> STATED EXERCISE:
Quote every line as given.
== == ==
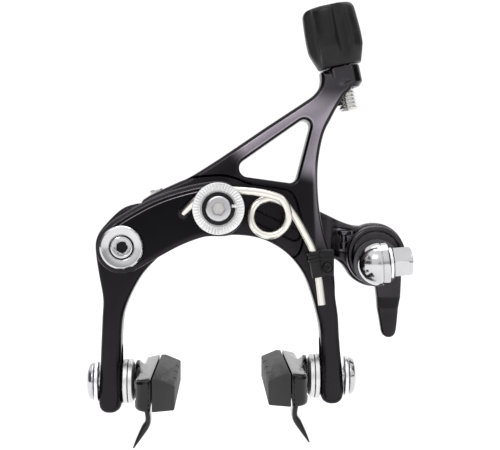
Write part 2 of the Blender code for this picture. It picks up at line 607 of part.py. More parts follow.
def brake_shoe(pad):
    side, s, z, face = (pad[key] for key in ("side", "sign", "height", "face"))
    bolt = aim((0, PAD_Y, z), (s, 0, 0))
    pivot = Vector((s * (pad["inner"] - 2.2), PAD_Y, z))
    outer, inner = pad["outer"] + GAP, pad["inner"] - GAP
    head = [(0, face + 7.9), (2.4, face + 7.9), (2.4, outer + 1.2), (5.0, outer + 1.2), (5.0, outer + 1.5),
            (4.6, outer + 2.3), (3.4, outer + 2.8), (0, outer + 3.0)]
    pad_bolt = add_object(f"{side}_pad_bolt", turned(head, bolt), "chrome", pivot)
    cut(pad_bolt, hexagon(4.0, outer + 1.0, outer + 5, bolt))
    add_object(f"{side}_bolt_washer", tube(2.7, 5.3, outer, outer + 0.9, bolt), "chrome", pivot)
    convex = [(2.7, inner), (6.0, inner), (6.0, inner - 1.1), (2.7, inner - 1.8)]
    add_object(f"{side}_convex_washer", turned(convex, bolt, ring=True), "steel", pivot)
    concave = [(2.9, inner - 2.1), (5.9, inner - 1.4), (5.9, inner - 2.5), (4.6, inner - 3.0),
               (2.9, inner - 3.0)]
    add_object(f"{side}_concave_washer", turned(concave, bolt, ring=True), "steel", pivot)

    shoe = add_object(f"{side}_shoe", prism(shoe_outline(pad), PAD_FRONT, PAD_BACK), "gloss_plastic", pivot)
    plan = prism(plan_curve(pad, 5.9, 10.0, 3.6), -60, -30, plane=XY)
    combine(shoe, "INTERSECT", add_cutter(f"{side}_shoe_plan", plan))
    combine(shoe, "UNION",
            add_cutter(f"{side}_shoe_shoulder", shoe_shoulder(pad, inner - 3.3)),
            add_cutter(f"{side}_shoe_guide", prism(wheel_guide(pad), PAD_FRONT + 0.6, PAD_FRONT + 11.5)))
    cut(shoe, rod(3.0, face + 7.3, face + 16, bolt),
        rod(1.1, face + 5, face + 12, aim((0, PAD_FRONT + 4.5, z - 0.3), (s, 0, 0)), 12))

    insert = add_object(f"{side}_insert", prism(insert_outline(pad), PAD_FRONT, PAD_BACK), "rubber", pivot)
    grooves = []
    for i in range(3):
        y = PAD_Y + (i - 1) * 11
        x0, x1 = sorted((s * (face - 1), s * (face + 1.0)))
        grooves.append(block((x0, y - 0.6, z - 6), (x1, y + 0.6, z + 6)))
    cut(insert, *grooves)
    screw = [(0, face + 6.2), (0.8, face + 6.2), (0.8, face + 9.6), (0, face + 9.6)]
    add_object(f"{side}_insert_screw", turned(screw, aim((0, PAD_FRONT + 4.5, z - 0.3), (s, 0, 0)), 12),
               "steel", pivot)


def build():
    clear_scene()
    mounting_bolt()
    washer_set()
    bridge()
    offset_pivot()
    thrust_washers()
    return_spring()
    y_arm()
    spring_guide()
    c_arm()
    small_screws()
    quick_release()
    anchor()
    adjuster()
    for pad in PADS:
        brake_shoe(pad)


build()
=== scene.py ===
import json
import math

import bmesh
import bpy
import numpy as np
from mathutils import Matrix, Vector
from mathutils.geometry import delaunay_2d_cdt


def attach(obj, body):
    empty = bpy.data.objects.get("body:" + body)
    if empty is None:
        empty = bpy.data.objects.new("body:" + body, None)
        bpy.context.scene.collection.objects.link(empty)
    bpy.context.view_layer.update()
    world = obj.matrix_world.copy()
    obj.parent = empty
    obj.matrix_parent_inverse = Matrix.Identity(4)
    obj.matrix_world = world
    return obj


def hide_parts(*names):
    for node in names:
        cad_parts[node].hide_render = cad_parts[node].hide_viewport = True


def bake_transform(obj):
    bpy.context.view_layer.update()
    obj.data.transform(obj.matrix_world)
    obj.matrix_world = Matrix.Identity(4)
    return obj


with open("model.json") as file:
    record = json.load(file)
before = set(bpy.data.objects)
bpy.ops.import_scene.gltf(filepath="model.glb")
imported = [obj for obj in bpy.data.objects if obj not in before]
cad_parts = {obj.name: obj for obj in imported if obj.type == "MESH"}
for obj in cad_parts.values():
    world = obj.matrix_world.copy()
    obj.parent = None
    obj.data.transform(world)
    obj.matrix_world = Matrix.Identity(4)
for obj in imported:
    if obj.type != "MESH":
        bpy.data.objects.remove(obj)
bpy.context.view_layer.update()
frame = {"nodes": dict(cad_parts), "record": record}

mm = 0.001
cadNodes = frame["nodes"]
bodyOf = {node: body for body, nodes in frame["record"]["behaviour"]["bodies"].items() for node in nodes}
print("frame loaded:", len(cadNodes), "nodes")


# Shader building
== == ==
> FULL SOLUTION:
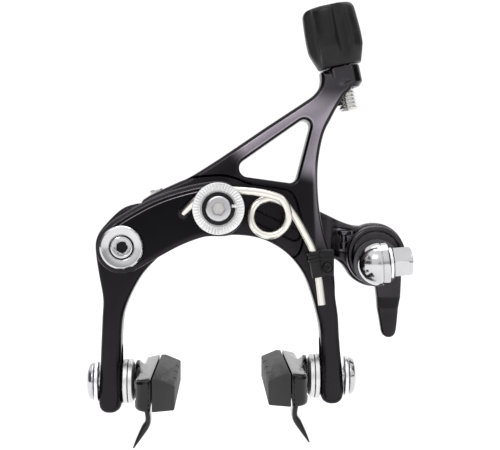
Write part 2 of the Blender code for this picture. It picks up at line 607 of part.py. More parts follow.
def brake_shoe(pad):
    side, s, z, face = (pad[key] for key in ("side", "sign", "height", "face"))
    bolt = aim((0, PAD_Y, z), (s, 0, 0))
    pivot = Vector((s * (pad["inner"] - 2.2), PAD_Y, z))
    outer, inner = pad["outer"] + GAP, pad["inner"] - GAP
    head = [(0, face + 7.9), (2.4, face + 7.9), (2.4, outer + 1.2), (5.0, outer + 1.2), (5.0, outer + 1.5),
            (4.6, outer + 2.3), (3.4, outer + 2.8), (0, outer + 3.0)]
    pad_bolt = add_object(f"{side}_pad_bolt", turned(head, bolt), "chrome", pivot)
    cut(pad_bolt, hexagon(4.0, outer + 1.0, outer + 5, bolt))
    add_object(f"{side}_bolt_washer", tube(2.7, 5.3, outer, outer + 0.9, bolt), "chrome", pivot)
    convex = [(2.7, inner), (6.0, inner), (6.0, inner - 1.1), (2.7, inner - 1.8)]
    add_object(f"{side}_convex_washer", turned(convex, bolt, ring=True), "steel", pivot)
    concave = [(2.9, inner - 2.1), (5.9, inner - 1.4), (5.9, inner - 2.5), (4.6, inner - 3.0),
               (2.9, inner - 3.0)]
    add_object(f"{side}_concave_washer", turned(concave, bolt, ring=True), "steel", pivot)

    shoe = add_object(f"{side}_shoe", prism(shoe_outline(pad), PAD_FRONT, PAD_BACK), "gloss_plastic", pivot)
    plan = prism(plan_curve(pad, 5.9, 10.0, 3.6), -60, -30, plane=XY)
    combine(shoe, "INTERSECT", add_cutter(f"{side}_shoe_plan", plan))
    combine(shoe, "UNION",
            add_cutter(f"{side}_shoe_shoulder", shoe_shoulder(pad, inner - 3.3)),
            add_cutter(f"{side}_shoe_guide", prism(wheel_guide(pad), PAD_FRONT + 0.6, PAD_FRONT + 11.5)))
    cut(shoe, rod(3.0, face + 7.3, face + 16, bolt),
        rod(1.1, face + 5, face + 12, aim((0, PAD_FRONT + 4.5, z - 0.3), (s, 0, 0)), 12))

    insert = add_object(f"{side}_insert", prism(insert_outline(pad), PAD_FRONT, PAD_BACK), "rubber", pivot)
    grooves = []
    for i in range(3):
        y = PAD_Y + (i - 1) * 11
        x0, x1 = sorted((s * (face - 1), s * (face + 1.0)))
        grooves.append(block((x0, y - 0.6, z - 6), (x1, y + 0.6, z + 6)))
    cut(insert, *grooves)
    screw = [(0, face + 6.2), (0.8, face + 6.2), (0.8, face + 9.6), (0, face + 9.6)]
    add_object(f"{side}_insert_screw", turned(screw, aim((0, PAD_FRONT + 4.5, z - 0.3), (s, 0, 0)), 12),
               "steel", pivot)


def build():
    clear_scene()
    mounting_bolt()
    washer_set()
    bridge()
    offset_pivot()
    thrust_washers()
    return_spring()
    y_arm()
    spring_guide()
    c_arm()
    small_screws()
    quick_release()
    anchor()
    adjuster()
    for pad in PADS:
        brake_shoe(pad)


build()
=== scene.py ===
import json
import math

import bmesh
import bpy
import numpy as np
from mathutils import Matrix, Vector
from mathutils.geometry import delaunay_2d_cdt


def attach(obj, body):
    empty = bpy.data.objects.get("body:" + body)
    if empty is None:
        empty = bpy.data.objects.new("body:" + body, None)
        bpy.context.scene.collection.objects.link(empty)
    bpy.context.view_layer.update()
    world = obj.matrix_world.copy()
    obj.parent = empty
    obj.matrix_parent_inverse = Matrix.Identity(4)
    obj.matrix_world = world
    return obj


def hide_parts(*names):
    for node in names:
        cad_parts[node].hide_render = cad_parts[node].hide_viewport = True


def bake_transform(obj):
    bpy.context.view_layer.update()
    obj.data.transform(obj.matrix_world)
    obj.matrix_world = Matrix.Identity(4)
    return obj


with open("model.json") as file:
    record = json.load(file)
before = set(bpy.data.objects)
bpy.ops.import_scene.gltf(filepath="model.glb")
imported = [obj for obj in bpy.data.objects if obj not in before]
cad_parts = {obj.name: obj for obj in imported if obj.type == "MESH"}
for obj in cad_parts.values():
    world = obj.matrix_world.copy()
    obj.parent = None
    obj.data.transform(world)
    obj.matrix_world = Matrix.Identity(4)
for obj in imported:
    if obj.type != "MESH":
        bpy.data.objects.remove(obj)
bpy.context.view_layer.update()
frame = {"nodes": dict(cad_parts), "record": record}

mm = 0.001
cadNodes = frame["nodes"]
bodyOf = {node: body for body, nodes in frame["record"]["behaviour"]["bodies"].items() for node in nodes}
print("frame loaded:", len(cadNodes), "nodes")


# Shader building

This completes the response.